'''
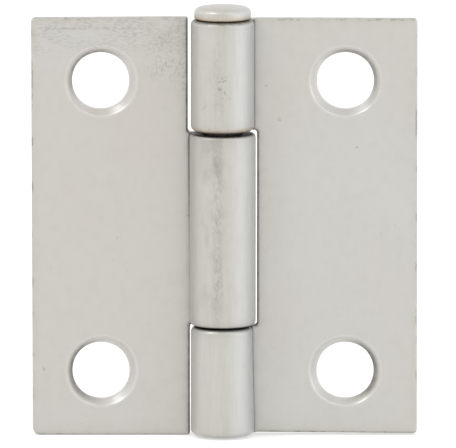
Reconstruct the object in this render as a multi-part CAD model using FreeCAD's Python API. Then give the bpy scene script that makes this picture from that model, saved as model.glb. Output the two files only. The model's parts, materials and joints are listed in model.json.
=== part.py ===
import FreeCAD, Part
import math
import os

# A small steel butt hinge, lying open: two stamped leaves and the pin that they turn on.
#
# +Z runs up the pin towards its head, -Y is the front, where the knuckles stand proud and the
# screw holes are countersunk, and +X is to the right. The origin is on the pin's axis, level with
# the lower end of the knuckles. All sizes are in millimetres.

# ---- Driving dimensions ----
HEIGHT = 38.1                 # from the lower end of the bottom knuckle to the top of the top one
SHEET = 1.15                  # thickness of the sheet that both leaves are stamped from
PIN_RADIUS = 1.75
RUNNING_CLEARANCE = 0.12      # radial, between the pin and the left leaf's knuckle
PLATE_FRONT_Y = 0.4           # the plates' front face, just behind the pin's axis
BEND_INSIDE_RADIUS = 0.5      # where a plate turns back to meet its knuckle
SEAM_GAP = 0.1                # from the sheet's rolled end to the front of the plate

# Where the knuckles end along the pin, from the bottom up.
BOTTOM_KNUCKLE = (0.0, 10.0)
MIDDLE_KNUCKLE = (10.15, 27.68)
TOP_KNUCKLE = (27.91, HEIGHT)

# The plates: distances from the pin's axis, and the heights at the notch and at the outer edge.
LEFT_REACH = 17.36
LEFT_NOTCH = 3.14             # the edge that clears the right leaf's knuckles
LEFT_BOTTOM = (-0.12, -0.08)
LEFT_TOP = (38.2, 38.12)
RIGHT_REACH = 17.67
RIGHT_NOTCH = 3.19
RIGHT_BOTTOM = (0.0, 0.05)
RIGHT_TOP = (HEIGHT, 38.05)

# Rounding.
LEFT_CORNERS = (0.7, 0.4)     # outer corners of the plates, lower and upper
RIGHT_CORNERS = (0.35, 0.4)
NOTCH_CORNER = 0.27           # where a knuckle's tongue leaves its plate
FRONT_EDGE = 0.18             # tumbled edge round the front faces
KNUCKLE_RIM = 0.4             # ends of the knuckles
ROLLED_END = 0.2              # outer corner of the sheet's rolled end

# Screw holes, for flat-head wood screws of about No. 6.
LEFT_HOLE_X = 11.07
RIGHT_HOLE_X = 11.15
HOLE_SPACING = 26.6
HOLE_MIDDLE_Z = 19.05
HOLE_RADIUS = 2.6
SINK_RADIUS = 3.2
SINK_ANGLE = 82.0
SINK_LIP = 0.3                # rounding of the countersink's mouth

# The pin.
HEAD_RADIUS = 2.6
HEAD_GAP = 0.12               # between the top knuckle and the head
HEAD_TOP = 1.27               # above the top knuckle
HEAD_DOME = 0.12              # rise of the head's top face
HEAD_UPPER_EDGE = 0.55
HEAD_LOWER_EDGE = 0.12
PIN_END_RECESS = 0.2          # from the bottom knuckle's end up to the pin's lower end
PIN_END_CHAMFER = 0.3

BACK_Y = PLATE_FRONT_Y + SHEET
FRONT_WAY = FreeCAD.Vector(0, -1, 0)
UP = FreeCAD.Vector(0, 0, 1)
TOUCH = 0.02                  # how near an edge must be to count as the one that is looked for
SQUARE_EDGE = (0.9 * SHEET, 1.1 * SHEET)    # lengths of an edge that crosses the sheet squarely
HOLE_CUTTER = 2 * SHEET       # length of the cylinder that cuts a screw hole, past the back face


def polar(radius, angle):
    return FreeCAD.Vector(radius * math.cos(angle), radius * math.sin(angle), 0)


def arc(centre, radius, start, end):
    """An arc in the XY plane that runs anticlockwise from start to end, in radians."""
    return Part.Arc(Part.Circle(centre, UP, radius), start, end).toShape()


def line(start, end):
    return Part.LineSegment(start, end).toShape()


def bend_centre(outer_radius):
    """The axis of the bend between a plate on the +X side and a knuckle of this radius."""
    y = BACK_Y + BEND_INSIDE_RADIUS
    x = math.sqrt((outer_radius + BEND_INSIDE_RADIUS) ** 2 - y ** 2)
    return FreeCAD.Vector(x, y, 0)


def knuckle_section(bore_radius, root_x):
    """The rolled sheet, seen along the pin, for a plate that starts at root_x on the +X side.

    The sheet turns back through a bend, joins the knuckle's ring, goes round behind the pin and
    comes back along the front, almost to the plate.
    """
    outer_radius = bore_radius + SHEET
    pin_axis = FreeCAD.Vector(0, 0, 0)
    bend = bend_centre(outer_radius)
    join = math.atan2(bend.y, bend.x)
    bend_span = (join + math.pi, 1.5 * math.pi)

    # The rolled end is a radial cut, and its outer corner is rounded.
    end_angle = 2 * math.pi + math.asin((PLATE_FRONT_Y - SEAM_GAP) / outer_radius)
    corner_ring = outer_radius - ROLLED_END
    corner_angle = end_angle - math.asin(ROLLED_END / corner_ring)
    corner_foot = polar(corner_ring * math.cos(end_angle - corner_angle), end_angle)

    edges = [
        line(FreeCAD.Vector(root_x, PLATE_FRONT_Y, 0), FreeCAD.Vector(bend.x, PLATE_FRONT_Y, 0)),
        arc(bend, BEND_INSIDE_RADIUS + SHEET, *bend_span),
        arc(pin_axis, bore_radius, join, end_angle),
        line(polar(bore_radius, end_angle), corner_foot),
        arc(polar(corner_ring, corner_angle), ROLLED_END, corner_angle, end_angle + math.pi / 2),
        arc(pin_axis, outer_radius, join, corner_angle),
        arc(bend, BEND_INSIDE_RADIUS, *bend_span),
        line(FreeCAD.Vector(bend.x, BACK_Y, 0), FreeCAD.Vector(root_x, BACK_Y, 0)),
        line(FreeCAD.Vector(root_x, BACK_Y, 0), FreeCAD.Vector(root_x, PLATE_FRONT_Y, 0)),
    ]
    return Part.Face(Part.Wire(Part.__sortEdges__(edges)))


def plate(outline):
    """A flat plate whose outline is a list of (x, z) corners."""
    corners = [FreeCAD.Vector(x, PLATE_FRONT_Y, z) for x, z in outline]
    face = Part.Face(Part.makePolygon(corners + corners[:1]))
    return face.extrude(FreeCAD.Vector(0, SHEET, 0))


def middle_of(edge):
    return edge.valueAt((edge.FirstParameter + edge.LastParameter) / 2)


def corner_edges(solid, places):
    """The edges square to the plate that stand at any of these (x, z) places."""
    found = []
    for edge in solid.Edges:
        middle = middle_of(edge)
        box = edge.BoundBox
        squarely = box.YLength > SQUARE_EDGE[0] and box.DiagonalLength < SQUARE_EDGE[1]
        if squarely and any(math.hypot(middle.x - x, middle.z - z) < TOUCH for x, z in places):
            found.append(edge)
    return found


def rim_edges(solid, outer_radius):
    """The outer arcs at the knuckles' ends."""
    found = []
    for edge in solid.Edges:
        middle = middle_of(edge)
        level = edge.BoundBox.ZLength < TOUCH
        if level and abs(math.hypot(middle.x, middle.y) - outer_radius) < TOUCH:
            found.append(edge)
    return found


def front_edges(solid, notch):
    """The outline of the plate's front face, without the roots of the knuckles."""
    found = []
    for edge in solid.Edges:
        box = edge.BoundBox
        if box.YLength < TOUCH and abs(box.YMin - PLATE_FRONT_Y) < TOUCH and box.XMax > notch:
            found.append(edge)
    return found


def lip_edges(solid):
    """The mouths of the countersinks."""
    found = []
    for edge in solid.Edges:
        box = edge.BoundBox
        if box.YLength < TOUCH and abs(box.XLength - 2 * SINK_RADIUS) < TOUCH:
            found.append(edge)
    return found


def screw_hole(x, z):
    """The solid that a countersunk screw hole takes out of a plate."""
    depth = (SINK_RADIUS - HOLE_RADIUS) / math.tan(math.radians(SINK_ANGLE / 2))
    sink_bottom = FreeCAD.Vector(x, PLATE_FRONT_Y + depth, z)
    behind = FreeCAD.Vector(x, BACK_Y + SHEET, z)
    hole = Part.makeCylinder(HOLE_RADIUS, HOLE_CUTTER, behind, FRONT_WAY)
    sink = Part.makeCone(HOLE_RADIUS, SINK_RADIUS, depth, sink_bottom, FRONT_WAY)
    return hole.fuse(sink)


def leaf(reach, notch, bottom, top, corners, knuckles, bore_radius, hole_x):
    """A leaf on the +X side: its plate, with the knuckles rolled from the same sheet."""
    outer_radius = bore_radius + SHEET
    solid = plate([(notch, bottom[0]), (reach, bottom[1]), (reach, top[1]), (notch, top[0])])
    for z, radius in zip((bottom[1], top[1]), corners):
        solid = solid.makeFillet(radius, corner_edges(solid, [(reach, z)]))
    section = knuckle_section(bore_radius, notch)
    for low, high in knuckles:
        knuckle = section.extrude(FreeCAD.Vector(0, 0, high - low))
        knuckle.translate(FreeCAD.Vector(0, 0, low))
        solid = solid.fuse(knuckle)
    solid = solid.removeSplitter()
    roots = [(notch, z) for ends in knuckles for z in ends if bottom[0] + TOUCH < z < top[0] - TOUCH]
    solid = solid.makeFillet(NOTCH_CORNER, corner_edges(solid, roots))
    solid = solid.makeFillet(KNUCKLE_RIM, rim_edges(solid, outer_radius))
    solid = solid.makeFillet(FRONT_EDGE, front_edges(solid, notch))
    for z in (HOLE_MIDDLE_Z - HOLE_SPACING / 2, HOLE_MIDDLE_Z + HOLE_SPACING / 2):
        solid = solid.cut(screw_hole(hole_x, z))
    return solid.makeFillet(SINK_LIP, lip_edges(solid))


def circles_at(solid, z):
    """The level edges of a turned solid at this height."""
    found = []
    for edge in solid.Edges:
        box = edge.BoundBox
        if box.ZLength < TOUCH and abs(box.ZMin - z) < TOUCH:
            found.append(edge)
    return found


def pin_head():
    """A button head with rounded edges and a slightly domed top."""
    low = HEIGHT + HEAD_GAP
    high = HEIGHT + HEAD_TOP
    dome_radius = (HEAD_RADIUS ** 2 + HEAD_DOME ** 2) / (2 * HEAD_DOME)
    head = Part.makeCylinder(HEAD_RADIUS, high - low, FreeCAD.Vector(0, 0, low))
    head = head.common(Part.makeSphere(dome_radius, FreeCAD.Vector(0, 0, high - dome_radius)))
    head = head.makeFillet(HEAD_UPPER_EDGE, circles_at(head, high - HEAD_DOME))
    return head.makeFillet(HEAD_LOWER_EDGE, circles_at(head, low))


def hinge_pin():
    """A round pin with a chamfered lower end and a button head."""
    low = PIN_END_RECESS
    length = HEIGHT + HEAD_GAP - low
    shaft = Part.makeCylinder(PIN_RADIUS, length, FreeCAD.Vector(0, 0, low))
    shaft = shaft.makeChamfer(PIN_END_CHAMFER, circles_at(shaft, low))
    return shaft.fuse(pin_head())


def main():
    right = leaf(RIGHT_REACH, RIGHT_NOTCH, RIGHT_BOTTOM, RIGHT_TOP, RIGHT_CORNERS,
                 [BOTTOM_KNUCKLE, TOP_KNUCKLE], PIN_RADIUS, RIGHT_HOLE_X)
    left = leaf(LEFT_REACH, LEFT_NOTCH, LEFT_BOTTOM, LEFT_TOP, LEFT_CORNERS,
                [MIDDLE_KNUCKLE], PIN_RADIUS + RUNNING_CLEARANCE, LEFT_HOLE_X)
    left = left.mirror(FreeCAD.Vector(0, 0, 0), FreeCAD.Vector(1, 0, 0))
    pieces = {"left_leaf": left, "right_leaf": right, "hinge_pin": hinge_pin()}
    os.makedirs("parts", exist_ok=True)
    for name, shape in pieces.items():
        shape.exportStep(f"parts/{name}.step")
        size = shape.BoundBox
        print(f"{name}: {size.XLength:.2f} x {size.YLength:.2f} x {size.ZLength:.2f} mm,"
              f" {shape.Volume:.1f} mm3, valid {shape.isValid()}, solids {len(shape.Solids)}")


main()
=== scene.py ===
import json
import math
from collections import namedtuple

import bmesh
import bpy
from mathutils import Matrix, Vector, noise


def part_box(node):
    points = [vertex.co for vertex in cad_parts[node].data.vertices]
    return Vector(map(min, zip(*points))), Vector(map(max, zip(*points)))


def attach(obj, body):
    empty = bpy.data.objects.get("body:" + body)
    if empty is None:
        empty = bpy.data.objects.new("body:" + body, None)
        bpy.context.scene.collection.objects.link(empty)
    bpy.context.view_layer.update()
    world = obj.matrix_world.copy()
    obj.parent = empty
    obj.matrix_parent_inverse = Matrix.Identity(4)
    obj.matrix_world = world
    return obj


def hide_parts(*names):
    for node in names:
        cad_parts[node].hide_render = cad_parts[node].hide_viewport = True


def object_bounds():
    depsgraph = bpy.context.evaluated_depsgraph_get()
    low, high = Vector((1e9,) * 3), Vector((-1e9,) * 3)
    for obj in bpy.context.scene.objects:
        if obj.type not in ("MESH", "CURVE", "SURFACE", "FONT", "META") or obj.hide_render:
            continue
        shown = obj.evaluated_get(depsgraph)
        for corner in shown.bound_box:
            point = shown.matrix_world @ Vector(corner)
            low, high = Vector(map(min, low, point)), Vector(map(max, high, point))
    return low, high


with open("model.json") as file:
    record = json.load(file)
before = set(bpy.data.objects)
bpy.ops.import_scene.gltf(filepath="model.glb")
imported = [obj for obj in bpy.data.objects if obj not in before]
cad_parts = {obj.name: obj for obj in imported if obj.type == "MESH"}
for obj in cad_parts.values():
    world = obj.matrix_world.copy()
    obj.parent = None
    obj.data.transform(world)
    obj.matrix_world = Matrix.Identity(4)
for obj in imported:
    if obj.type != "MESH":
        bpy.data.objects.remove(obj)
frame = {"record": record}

# The looks of a small zinc-plated butt hinge: two stamped leaves, rolled round a headed pin.
#
# Each leaf is built as the real one is. A flat blank with tabs gets its countersunk holes and its
# tumbled edges, and then the tabs are rolled into knuckles. On the blank, s runs across the sheet
# from the tab's end to the plate's outer edge, z runs up it, and n goes into it from the front.

CAD_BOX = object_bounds()
MM = 0.001

# ---- Sizes that both leaves share ----
SHEET = 1.15 * MM
BEND_INSIDE = 0.5 * MM                  # inside radius of the bend from plate to knuckle
SEAM_GAP = 0.1 * MM                     # from the rolled end to the front of the plate
PLATE_EDGES = (0.18 * MM, 0.06 * MM)    # rounding of a plate's front and back edges
BORE_EDGE = 0.06 * MM                   # rounding of a knuckle's bore edges
NOTCH_CORNER = 0.27 * MM                # fillet where a tab leaves its plate
SINK_RADIUS = 3.2 * MM                  # mouth of the countersink
SINK_HALF_ANGLE = math.radians(41)
SINK_LIP = 0.3 * MM                     # rounding of that mouth
SINK_BULGE = 0.02 * MM                  # metal that the countersink pushed up round its mouth
HOLE_EDGE = 0.05 * MM                   # rounding where the countersink and the back meet the hole
HOLE_SQUARE = 3.9 * MM                  # half the side of the patch of blank that holds a hole
PLATE_WAVES = 0.012 * MM                # how far the sheet wanders from flat
KNUCKLE_WAVES = 0.02 * MM               # how far the rolled knuckles wander from round
MIN_CELL = 1e-3 * MM                    # grid lines nearer than this are one line

# ---- How far in from an edge the shift that the shears gave it reaches ----
END_SHIFT_REACH = 4 * MM                # from the lower and upper edges
NOTCH_SHIFT_REACH = 2 * MM              # from the notch edge
OUTER_SHIFT_REACH = 2 * MM              # from the outer edge
TUCK_REACH = 1.7 * MM                   # from a knuckle's rolled end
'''
- **Task requirements**
Extract exactly the run of lines beginning at the line with "length, FreeCAD.Vector(0, 0, low))" and ending at the line with "depsgraph = bpy.context.evaluated_depsgraph_get()", including both ends and nothing beyond them.

- **Task output**
    shaft = Part.makeCylinder(PIN_RADIUS, length, FreeCAD.Vector(0, 0, low))
    shaft = shaft.makeChamfer(PIN_END_CHAMFER, circles_at(shaft, low))
    return shaft.fuse(pin_head())


def main():
    right = leaf(RIGHT_REACH, RIGHT_NOTCH, RIGHT_BOTTOM, RIGHT_TOP, RIGHT_CORNERS,
                 [BOTTOM_KNUCKLE, TOP_KNUCKLE], PIN_RADIUS, RIGHT_HOLE_X)
    left = leaf(LEFT_REACH, LEFT_NOTCH, LEFT_BOTTOM, LEFT_TOP, LEFT_CORNERS,
                [MIDDLE_KNUCKLE], PIN_RADIUS + RUNNING_CLEARANCE, LEFT_HOLE_X)
    left = left.mirror(FreeCAD.Vector(0, 0, 0), FreeCAD.Vector(1, 0, 0))
    pieces = {"left_leaf": left, "right_leaf": right, "hinge_pin": hinge_pin()}
    os.makedirs("parts", exist_ok=True)
    for name, shape in pieces.items():
        shape.exportStep(f"parts/{name}.step")
        size = shape.BoundBox
        print(f"{name}: {size.XLength:.2f} x {size.YLength:.2f} x {size.ZLength:.2f} mm,"
              f" {shape.Volume:.1f} mm3, valid {shape.isValid()}, solids {len(shape.Solids)}")


main()
=== scene.py ===
import json
import math
from collections import namedtuple

import bmesh
import bpy
from mathutils import Matrix, Vector, noise


def part_box(node):
    points = [vertex.co for vertex in cad_parts[node].data.vertices]
    return Vector(map(min, zip(*points))), Vector(map(max, zip(*points)))


def attach(obj, body):
    empty = bpy.data.objects.get("body:" + body)
    if empty is None:
        empty = bpy.data.objects.new("body:" + body, None)
        bpy.context.scene.collection.objects.link(empty)
    bpy.context.view_layer.update()
    world = obj.matrix_world.copy()
    obj.parent = empty
    obj.matrix_parent_inverse = Matrix.Identity(4)
    obj.matrix_world = world
    return obj


def hide_parts(*names):
    for node in names:
        cad_parts[node].hide_render = cad_parts[node].hide_viewport = True


def object_bounds():
    depsgraph = bpy.context.evaluated_depsgraph_get()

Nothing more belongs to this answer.